Strong academy trusts with track records of transforming schools aren’t occasional visitors to those schools – they are deeply embedded in the daily life of the school and understand fully the challenges and how to fix them.
A central support team of experts in teaching and learning, finance, HR, estates, health and safety, IT and more closely supports schools every day. They understand the context, challenges, strengths and people in each school.
Crucially, the trust is the legal employer of all staff. This means the trust can harness the expertise throughout the trust collectively to help improve the different areas of challenge in each of the schools. And it can do this efficiently in terms of money, time and resource.
Schools aren’t left to their own devices or isolated.
In this way, trusts like Dixons, Outwood Grange and countless others have transformed standards in hundreds of schools with what seemed to be entrenched underperformance, including those in disadvantaged areas.

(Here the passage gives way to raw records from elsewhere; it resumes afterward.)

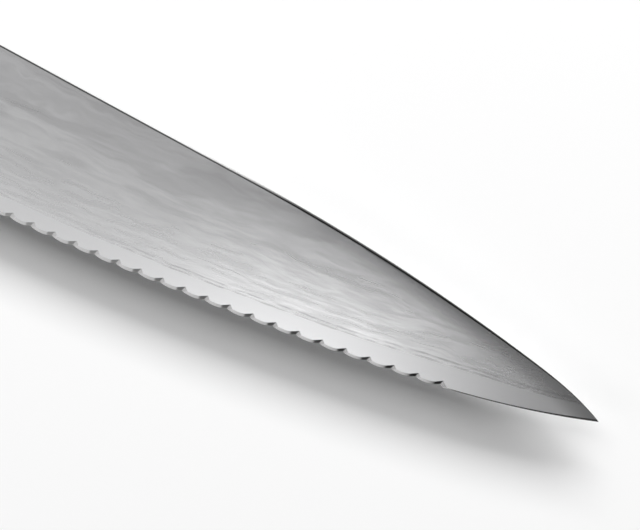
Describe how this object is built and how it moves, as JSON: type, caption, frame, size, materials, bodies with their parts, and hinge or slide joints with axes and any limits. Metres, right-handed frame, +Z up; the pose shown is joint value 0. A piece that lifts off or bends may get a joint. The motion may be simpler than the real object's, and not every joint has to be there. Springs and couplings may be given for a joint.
{
  "type": "serrated utility knife",
  "caption": "Kitchen utility knife with a layered steel blade, a serrated edge ground on its right face, and a D-section wooden handle.",
  "frame": {"origin": "on the surface that the knife lies on, under the middle of the grip's flat left side", "axes": "+X along the blade to the tip, +Y to the spine, +Z up, out of the serrated right face"},
  "size_m": [0.266, 0.0318, 0.0173],
  "materials": {
    "layered_steel": "satin",
    "satin_steel": "satin",
    "dark_wood": "satin"
  },
  "bodies": {
    "root": {"blade": "layered_steel", "bolster": "satin_steel", "grip": "dark_wood", "tang_rod": "satin_steel", "end_cap": "satin_steel"}
  },
  "joints": []
}
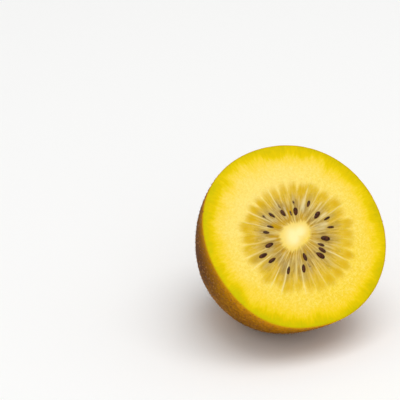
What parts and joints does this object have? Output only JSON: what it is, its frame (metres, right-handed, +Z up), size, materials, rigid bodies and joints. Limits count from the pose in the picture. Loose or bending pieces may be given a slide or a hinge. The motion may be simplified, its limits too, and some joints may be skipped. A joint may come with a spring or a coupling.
{
  "type": "golden kiwi fruit half",
  "caption": "Half of a golden kiwi fruit lying on its brown skin, cut face up and forward: pale core, ring of dark seeds in radiating locules, bright yellow flesh.",
  "frame": {"origin": "middle of the small flat spot that the half rests on", "axes": "+Z up; the cut face looks to -Y and 40 degrees up, the stem end points to +Y and down; +X to the right seen from the cut face"},
  "size_m": [0.0544, 0.0504, 0.0514],
  "materials": {
    "flesh": "moist cut flesh, deep yellow at the rim and paler inside, khaki-gold locules with pale walls, cream core",
    "skin": "thin golden-brown skin, satin, with fine raised specks and sparse short hairs",
    "seed": "smooth purple-brown seeds, glossy where wet with juice",
    "stem_scar": "dry dark brown stalk scar with papery remains round it"
  },
  "bodies": {
    "root": {"golden_kiwi_half": "flesh"}
  },
  "joints": []
}
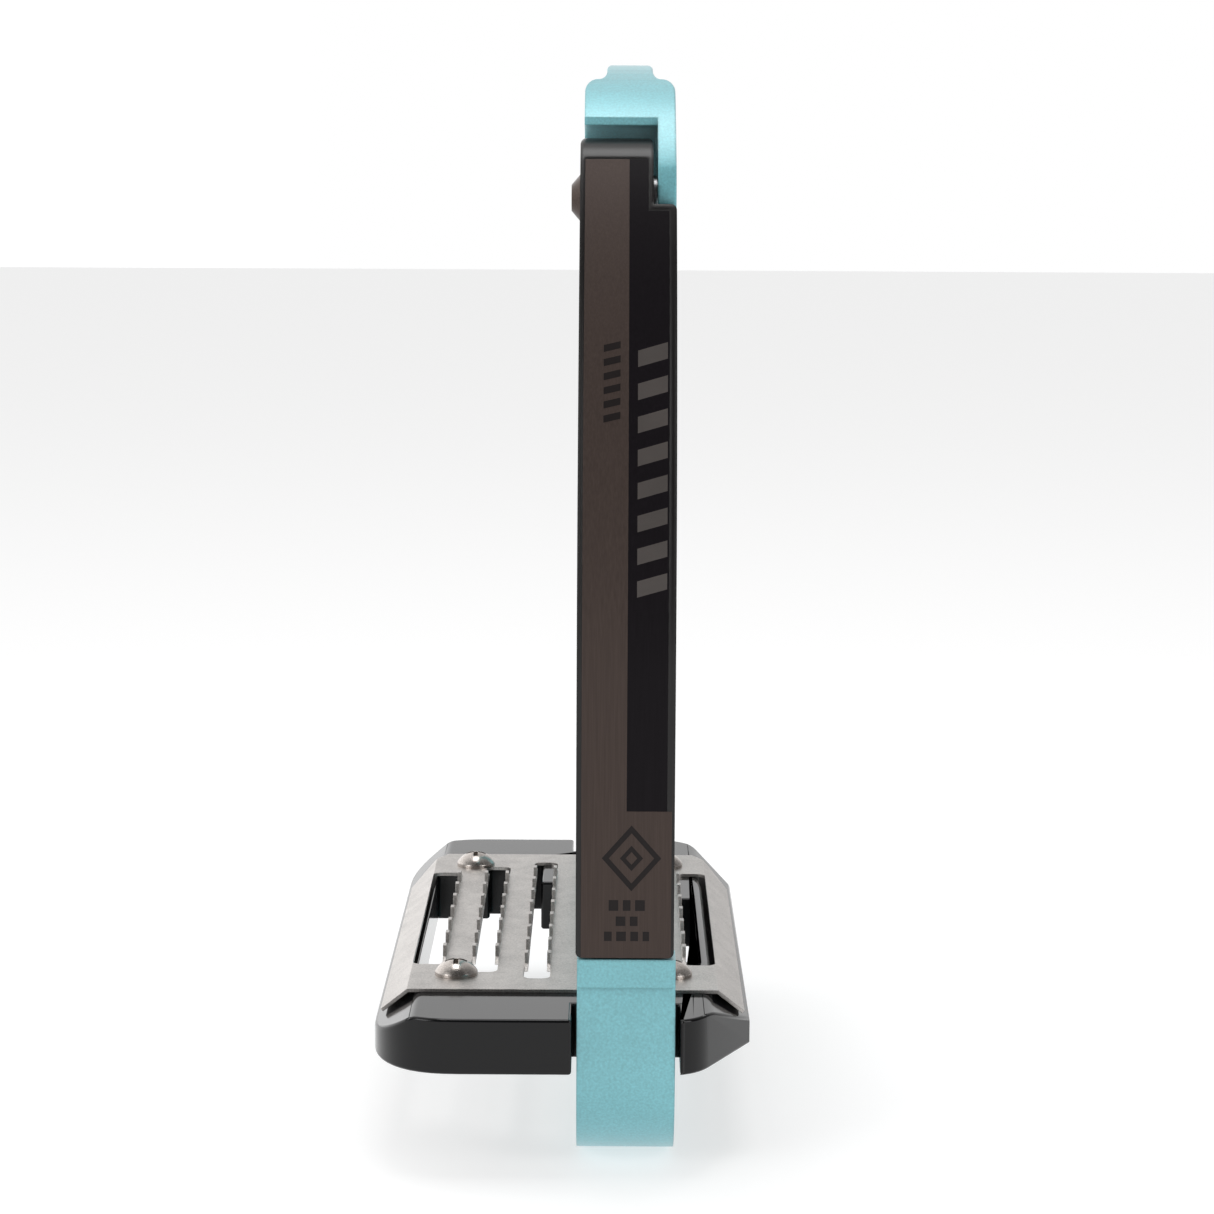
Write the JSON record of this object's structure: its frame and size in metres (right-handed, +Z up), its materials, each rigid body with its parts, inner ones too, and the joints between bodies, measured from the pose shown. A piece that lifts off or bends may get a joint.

Trust central teams can focus on the big picture issues whilst the schools can focus on the teaching and learning. Trusts — more than individual schools or local authorities — have the structure and capacity to think strategically, act decisively and manage resources efficiently to improve schools.
Breaking Barriers? Or Breaking Opportunity?
More than half of children in England attend academies.
The Government refers to Tony Blair’s former phrasing of “standards not structures”. But this mantra, as Sam Freedman expertly described in a recent Tes article, is “doomed to fail” – Blair himself described his change of heart, saying: “the whole point is that structures beget standards. How a service is configured affects outcomes.”
The key questions to ask are first, why does the trust structure drive improvements and innovations? Then, how does that improve education? And finally, how can we expand this opportunity? The answers to those are what should be driving policy.